The concentration of TIP varied from 932 to 1 527 mg/kg and the average concentration was 1 198 mg/kg, accounting for 66.7% of TP. Finally, the concentration of Res-P varied from 133 to 1 085 mg/kg with an average concentration of 609 mg/kg, representing 33.9% of TP. The concentration of Res-P generally decreased with increasing depth. As its name indicates this residual fraction is considered relatively inert and not significantly soluble and bioavailable, so its impact on the environment is relatively small.
Overall, the concentration of TP fluctuated from 1 313 to 2 330 mg/kg with an average concentration of TPbeing at 1 795 mg/kg with again the concentration of TP decreasing with depth. TOP was not detectable in the sediments of Jintang in summer. Li et al. (2004) found that sediments in the absence of organic and inorganic phosphorus contain only a small amount of organic carbon. It indicated the priority of organic phosphorus release from organic matter degradation.3.1.2 Distribution of phosphorus species in sediment at the Jintang site in winter
Figure 3 presents the concentration of Exc-P, generally decreasing from 41.3 to 11.4 mg/kg with increasing depth, with an average value of 20.2 mg/kg, accounting for only 1.6% of TIP. The moisture content also decreased gradually from 54.9% to 27.4% with increasing depth and TOC remained relatively constant at an average value of 11.4%. The correlation coefficients among phosphorus species and other parameters are shown in Table 3.The higher content of Exc-P in the upper layer of the sediment was in a close correlation with moisture (R=0.863). However, the correlation between Exc-P and SRP (Xu et al., under review) was very poor (0.034), likely revealing that SRP in the porewater has little relationship with the possible release of phosphorus from Exc-P. The main source of phosphorus in the porewater at the Jintang site in winter is from external pollution as documented in an accompanying paper (Xu et al., under review). If we consider the phosphorus content at this site in summer as a background value, we can further speculate that the high phosphorus content in the porewater which came from external pollution had entered the geochemical cycle of phosphorus in the sediments in winter.
The concentration of Al-P averaged 4.65 mg/kg (0.54–8.63 mg/kg), accounting for 0.37% of TIP and showing only small fluctuations with depth. The calculated correlation of -0.681 between Al-P and dissolved sulfide suggests that stronger reducing conditions were more favorable to the release of Al-P in the sediment in winter.

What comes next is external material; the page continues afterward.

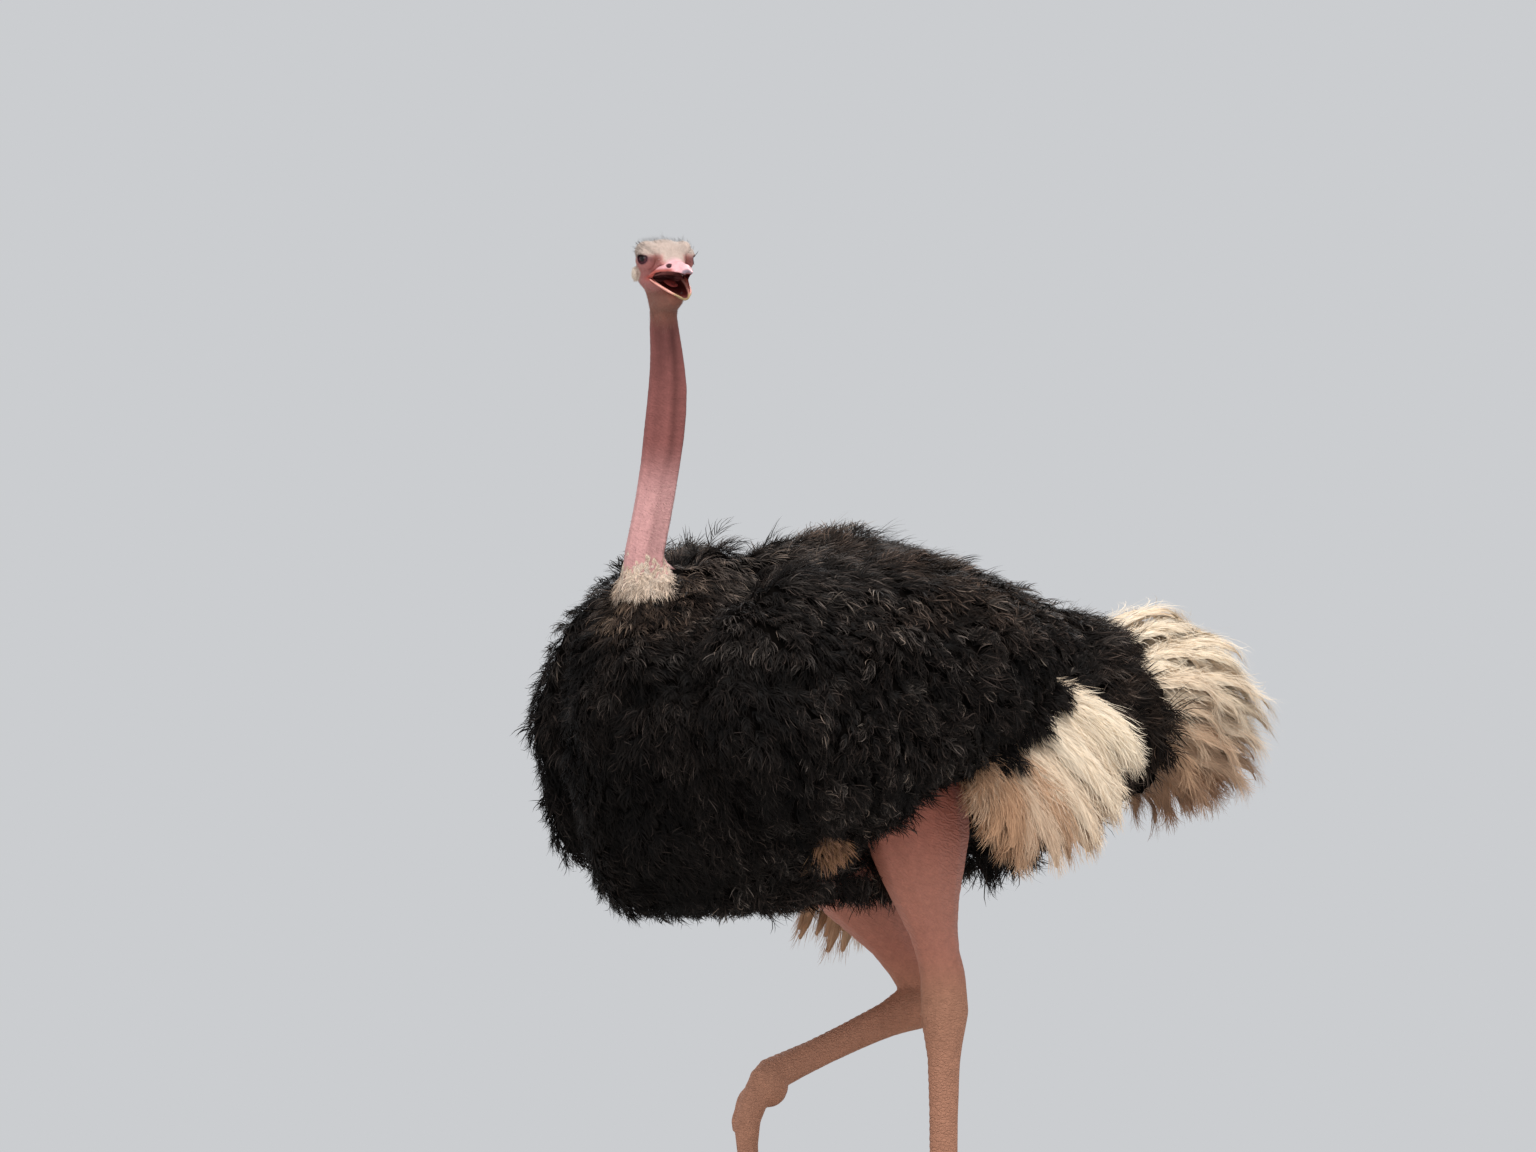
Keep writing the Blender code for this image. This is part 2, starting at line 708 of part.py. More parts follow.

Fe-P was not detectable. Ca-P was again the main component of TIP, with an average concentration of 1 109 mg/kg, representing 89.7%. Its concentration decreased slightly with the increase of depth, before increasing again below -14 cm. The concentration of TIP averaged 1 236 mg/kg, fluctuating between 992 and 1 463 mg/kg, and accounting for 71.0% of total phosphorus TP. The average concentration of Res-P was at 504 mg/kg (ranged from 257 to 898 mg/kg) or 29.0% of TP and that of TP was 1 740 mg/kg (ranged from 1 491 to 2 228 mg/kg).3.1.3 Distribution of phosphorus species in sediment at the Neijiang site in summer
The profiles of phosphorus species are presented in Fig. 4. The concentration of Exc-P oscillated from 11.0 to 38.1 mg/kg, generally increasing with depth. This labile fraction represented 2.5% of TIP with an average concentration of 21.9 mg/kg. The moisture content and the TOC level also increased with depth from 24.0% to 45.1%, and from 3.8% to 30.2%, respectively. These types of profiles increasing with depth at the Neijiang site differ from those at Jintang. The surficial sediments at Neijiang contained more sand than the upstream site, and this is likely the main factor affecting the vertical distribution of the various forms of phosphorus. Due to the large proportion of sandy sediments of the upper layer, the water content and TOC showed an increasing trend downward. From the vertical distribution of the various phosphorus forms, the maximum concentrations were found at around -10 cm where the junction of sandy and less sandy more muddy sediment exist. With a lower water content, sandy sediments have less contact with porewater than muddy sediments, and the exchange with the overlying flowing water is facilitated.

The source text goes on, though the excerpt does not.